The most important thing we wanted to learn today was whether the new Queen we introduced on Thursday was accepted. Here are two absolutely textbook pictures of a queen moving around her colony with the retinue of workers who take care of her! In other words, yes she is home. On the left you can see the queen with her blue dot partially obscured: queens try to flee the light, and blue is the color code for queens added in 2005. On the right, you can see a classic circle of attendant workers around the queen: they are there to groom her, bring her food and water, and to spread her scent around the colony. Sorry for the problem focus: gotta find a way to work through my veil.

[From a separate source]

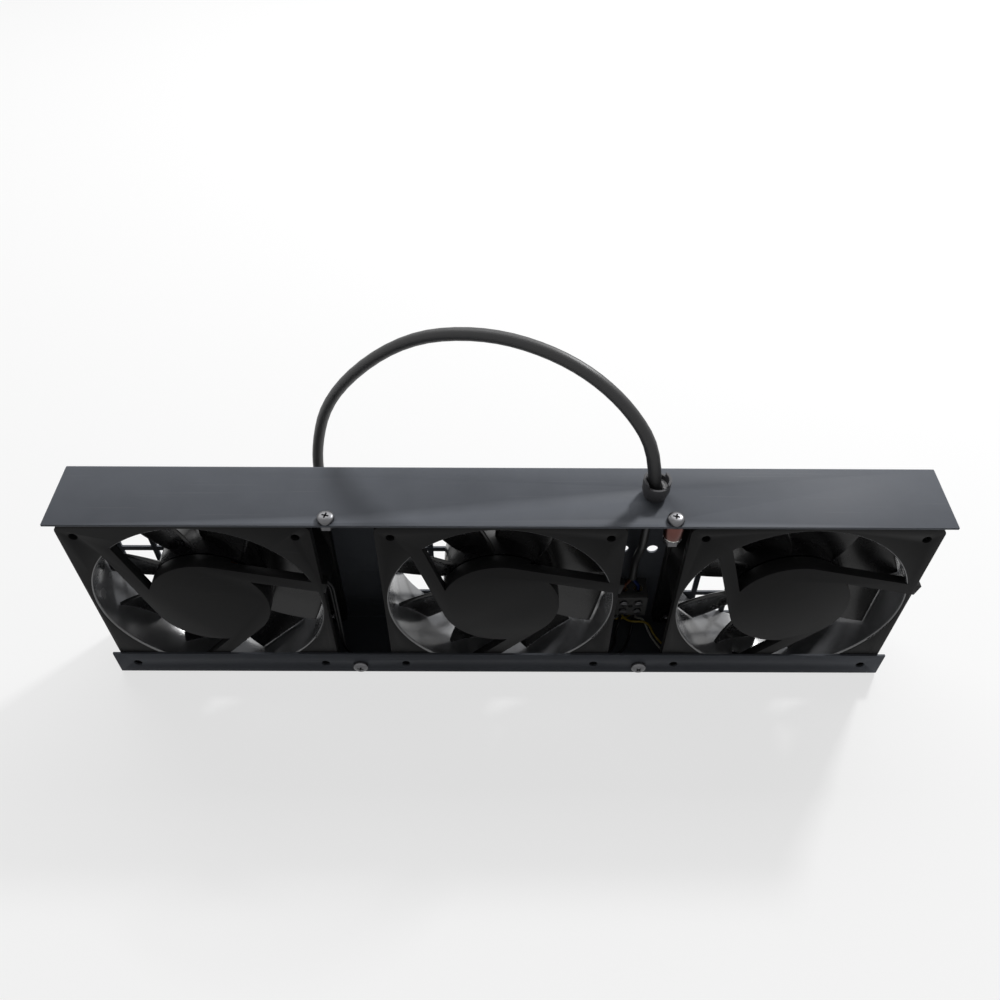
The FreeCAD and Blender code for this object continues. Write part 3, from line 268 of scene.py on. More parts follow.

There wasn't much new comb yet in the nuc from which we are re-birthing Colony 1: that may be why the queen was working a pretty full frame. On the left is an even fuller frame of capped brood from the nuc. On the right is a frame full of nectar that I looked at carefully for eggs. I did not see any, and you can see that the girls are beginning to cap these cells. That will result in honey to be used for future needs.
This worker is raising her Nasanoff gland to emit a smell that says: "This is home!" She is sitting on top of the laying worker part of Colony 1, so I found this awfully encouraging. On the right is some of the ugly drone comb that was reintroduced into the nuc so that the bees can clean it a bit and reuse it. The dead larva bits look nasty, so I am going to query whether I should clean or toss this frame instead.
When we worked on Colony 2, we had to cut a bunch of comb in order to bring the frames back into proper alignment. This is a closeup picture of some of the honeycomb, taken with a kid's digital microscope by my husband. Those little drops are honey! We tasted some, and swear it tastes like holly flowers. On the right is a now-united Colony 1, with the perforated newsprint hanging out so you can see it. The excess was torn off to prevent flapping in the wind: a hazard and annoyance to the field bees flying in and out.